● **JOB**
Find every line below that contains the word "context" and copy it out.

.....

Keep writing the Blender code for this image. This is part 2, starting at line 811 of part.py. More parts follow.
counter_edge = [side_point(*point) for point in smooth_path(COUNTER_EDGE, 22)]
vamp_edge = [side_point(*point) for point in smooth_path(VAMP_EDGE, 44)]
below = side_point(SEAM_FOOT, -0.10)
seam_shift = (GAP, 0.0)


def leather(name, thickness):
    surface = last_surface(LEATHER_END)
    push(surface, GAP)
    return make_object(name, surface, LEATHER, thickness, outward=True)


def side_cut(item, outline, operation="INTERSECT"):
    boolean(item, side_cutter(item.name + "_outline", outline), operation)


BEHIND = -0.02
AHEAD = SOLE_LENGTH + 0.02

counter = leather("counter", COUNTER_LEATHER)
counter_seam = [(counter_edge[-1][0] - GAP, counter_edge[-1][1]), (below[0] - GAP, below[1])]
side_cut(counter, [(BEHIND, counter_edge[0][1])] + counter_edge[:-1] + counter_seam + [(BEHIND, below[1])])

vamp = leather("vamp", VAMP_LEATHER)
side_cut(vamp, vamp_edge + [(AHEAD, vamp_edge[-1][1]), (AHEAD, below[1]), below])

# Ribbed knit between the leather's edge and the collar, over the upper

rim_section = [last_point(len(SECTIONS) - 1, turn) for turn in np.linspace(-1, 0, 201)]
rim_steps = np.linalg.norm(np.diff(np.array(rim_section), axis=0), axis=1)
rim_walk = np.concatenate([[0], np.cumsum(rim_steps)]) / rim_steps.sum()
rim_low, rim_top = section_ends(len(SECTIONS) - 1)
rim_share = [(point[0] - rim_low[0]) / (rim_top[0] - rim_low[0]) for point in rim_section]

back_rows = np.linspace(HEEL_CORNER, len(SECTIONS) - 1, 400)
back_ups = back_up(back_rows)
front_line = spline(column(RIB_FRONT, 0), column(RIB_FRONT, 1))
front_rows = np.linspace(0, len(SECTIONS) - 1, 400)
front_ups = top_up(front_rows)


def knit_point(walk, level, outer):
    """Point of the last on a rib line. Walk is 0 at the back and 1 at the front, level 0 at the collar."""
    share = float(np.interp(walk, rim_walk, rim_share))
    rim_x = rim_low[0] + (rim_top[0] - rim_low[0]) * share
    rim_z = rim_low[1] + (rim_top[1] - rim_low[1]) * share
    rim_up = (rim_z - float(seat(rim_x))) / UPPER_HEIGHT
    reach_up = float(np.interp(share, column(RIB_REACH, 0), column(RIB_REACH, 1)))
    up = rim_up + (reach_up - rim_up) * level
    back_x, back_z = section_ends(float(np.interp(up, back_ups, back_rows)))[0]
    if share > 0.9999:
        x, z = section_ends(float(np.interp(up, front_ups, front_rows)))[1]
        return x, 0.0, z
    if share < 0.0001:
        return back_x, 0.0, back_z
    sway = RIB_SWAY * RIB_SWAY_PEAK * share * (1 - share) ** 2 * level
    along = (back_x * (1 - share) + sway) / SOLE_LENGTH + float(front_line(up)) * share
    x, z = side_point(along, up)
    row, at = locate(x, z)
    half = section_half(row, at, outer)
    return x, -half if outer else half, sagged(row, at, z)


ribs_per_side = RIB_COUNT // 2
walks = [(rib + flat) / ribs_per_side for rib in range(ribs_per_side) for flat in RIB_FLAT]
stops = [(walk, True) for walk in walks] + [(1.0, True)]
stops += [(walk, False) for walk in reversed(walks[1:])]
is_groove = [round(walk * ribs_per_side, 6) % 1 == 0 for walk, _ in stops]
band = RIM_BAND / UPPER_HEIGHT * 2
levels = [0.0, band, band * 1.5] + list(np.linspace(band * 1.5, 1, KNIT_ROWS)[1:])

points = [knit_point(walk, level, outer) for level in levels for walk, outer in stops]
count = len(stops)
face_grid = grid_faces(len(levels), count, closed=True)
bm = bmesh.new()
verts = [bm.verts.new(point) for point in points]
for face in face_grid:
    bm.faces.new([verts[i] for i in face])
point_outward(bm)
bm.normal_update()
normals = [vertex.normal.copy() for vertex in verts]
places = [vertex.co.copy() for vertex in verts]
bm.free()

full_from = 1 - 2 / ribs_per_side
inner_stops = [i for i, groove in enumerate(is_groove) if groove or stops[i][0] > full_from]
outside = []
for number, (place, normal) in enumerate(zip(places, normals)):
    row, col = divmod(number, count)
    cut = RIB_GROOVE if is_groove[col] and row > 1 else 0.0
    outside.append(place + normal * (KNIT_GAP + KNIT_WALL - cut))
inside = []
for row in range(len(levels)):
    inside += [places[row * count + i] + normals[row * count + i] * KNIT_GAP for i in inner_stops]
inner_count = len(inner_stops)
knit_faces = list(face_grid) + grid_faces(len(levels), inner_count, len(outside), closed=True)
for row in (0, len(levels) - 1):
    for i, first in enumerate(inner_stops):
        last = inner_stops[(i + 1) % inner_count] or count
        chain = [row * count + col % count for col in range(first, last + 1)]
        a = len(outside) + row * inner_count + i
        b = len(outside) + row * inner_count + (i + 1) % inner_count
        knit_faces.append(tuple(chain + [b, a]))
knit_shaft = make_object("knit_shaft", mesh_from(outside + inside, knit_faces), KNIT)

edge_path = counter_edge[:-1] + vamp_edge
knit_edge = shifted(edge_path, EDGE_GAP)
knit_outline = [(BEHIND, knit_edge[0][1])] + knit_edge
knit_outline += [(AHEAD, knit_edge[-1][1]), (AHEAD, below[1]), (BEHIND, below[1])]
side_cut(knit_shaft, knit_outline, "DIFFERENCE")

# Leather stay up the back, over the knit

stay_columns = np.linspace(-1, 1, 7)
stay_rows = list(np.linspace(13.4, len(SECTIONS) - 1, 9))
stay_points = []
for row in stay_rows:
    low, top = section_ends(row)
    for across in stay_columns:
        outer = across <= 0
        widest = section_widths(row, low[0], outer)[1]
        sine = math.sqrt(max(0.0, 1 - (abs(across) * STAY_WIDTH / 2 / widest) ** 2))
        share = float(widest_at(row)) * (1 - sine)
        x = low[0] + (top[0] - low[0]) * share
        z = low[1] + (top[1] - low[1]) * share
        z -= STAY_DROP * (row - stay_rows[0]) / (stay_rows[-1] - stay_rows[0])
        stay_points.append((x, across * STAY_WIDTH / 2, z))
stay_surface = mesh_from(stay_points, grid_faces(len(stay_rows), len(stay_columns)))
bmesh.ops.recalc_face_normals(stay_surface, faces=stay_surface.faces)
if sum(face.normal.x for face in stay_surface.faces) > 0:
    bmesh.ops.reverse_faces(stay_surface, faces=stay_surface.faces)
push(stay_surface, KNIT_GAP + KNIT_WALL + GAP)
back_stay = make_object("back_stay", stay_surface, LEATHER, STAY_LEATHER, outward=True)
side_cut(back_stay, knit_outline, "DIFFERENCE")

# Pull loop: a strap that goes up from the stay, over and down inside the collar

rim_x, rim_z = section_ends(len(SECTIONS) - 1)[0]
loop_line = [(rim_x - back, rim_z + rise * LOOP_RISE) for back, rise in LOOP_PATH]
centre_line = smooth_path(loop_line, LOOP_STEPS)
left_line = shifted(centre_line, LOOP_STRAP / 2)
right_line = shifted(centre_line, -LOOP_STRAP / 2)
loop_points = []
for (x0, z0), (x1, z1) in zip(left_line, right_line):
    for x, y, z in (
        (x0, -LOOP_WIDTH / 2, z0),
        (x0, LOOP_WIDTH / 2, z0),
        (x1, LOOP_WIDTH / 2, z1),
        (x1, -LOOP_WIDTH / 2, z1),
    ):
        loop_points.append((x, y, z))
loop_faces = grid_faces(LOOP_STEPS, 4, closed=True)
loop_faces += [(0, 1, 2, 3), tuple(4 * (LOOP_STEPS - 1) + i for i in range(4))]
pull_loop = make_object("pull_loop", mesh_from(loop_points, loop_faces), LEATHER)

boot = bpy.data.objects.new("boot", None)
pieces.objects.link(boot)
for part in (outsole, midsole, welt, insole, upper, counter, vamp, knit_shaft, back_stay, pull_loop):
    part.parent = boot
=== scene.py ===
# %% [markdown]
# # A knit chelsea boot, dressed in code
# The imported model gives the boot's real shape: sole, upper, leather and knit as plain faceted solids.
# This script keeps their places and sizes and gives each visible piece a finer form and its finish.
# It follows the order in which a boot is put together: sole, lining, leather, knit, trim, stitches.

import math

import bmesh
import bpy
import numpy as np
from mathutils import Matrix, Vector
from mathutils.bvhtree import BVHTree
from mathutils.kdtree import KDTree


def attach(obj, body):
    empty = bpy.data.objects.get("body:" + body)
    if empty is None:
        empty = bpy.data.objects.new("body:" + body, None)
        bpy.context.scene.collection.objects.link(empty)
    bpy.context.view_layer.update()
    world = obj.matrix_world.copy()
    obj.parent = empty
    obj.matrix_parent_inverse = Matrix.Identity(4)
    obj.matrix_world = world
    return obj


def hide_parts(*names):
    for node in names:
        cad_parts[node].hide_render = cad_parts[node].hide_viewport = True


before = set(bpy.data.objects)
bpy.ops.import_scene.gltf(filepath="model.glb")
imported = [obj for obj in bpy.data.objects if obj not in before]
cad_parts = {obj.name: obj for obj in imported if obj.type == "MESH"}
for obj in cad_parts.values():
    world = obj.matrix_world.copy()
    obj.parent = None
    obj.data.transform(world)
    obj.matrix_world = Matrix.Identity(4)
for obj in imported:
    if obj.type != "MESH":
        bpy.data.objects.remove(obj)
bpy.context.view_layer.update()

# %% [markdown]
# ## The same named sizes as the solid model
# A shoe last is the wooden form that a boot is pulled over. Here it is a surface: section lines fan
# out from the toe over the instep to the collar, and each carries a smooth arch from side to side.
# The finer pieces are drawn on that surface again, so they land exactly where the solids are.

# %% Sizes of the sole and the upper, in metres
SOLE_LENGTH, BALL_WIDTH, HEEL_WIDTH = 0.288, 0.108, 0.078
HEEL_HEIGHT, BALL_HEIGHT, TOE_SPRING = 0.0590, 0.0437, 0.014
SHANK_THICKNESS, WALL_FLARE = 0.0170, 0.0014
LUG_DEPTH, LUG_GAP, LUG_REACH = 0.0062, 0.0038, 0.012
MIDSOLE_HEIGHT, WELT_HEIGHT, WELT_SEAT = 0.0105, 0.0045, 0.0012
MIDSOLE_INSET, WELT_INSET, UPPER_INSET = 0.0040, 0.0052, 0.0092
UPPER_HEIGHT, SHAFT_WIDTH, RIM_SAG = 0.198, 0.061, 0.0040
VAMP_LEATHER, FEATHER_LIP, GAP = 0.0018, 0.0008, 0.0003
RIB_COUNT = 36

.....

● **WORKED ANSWER**
        bpy.context.scene.collection.objects.link(empty)
    bpy.context.view_layer.update()
bpy.context.view_layer.update()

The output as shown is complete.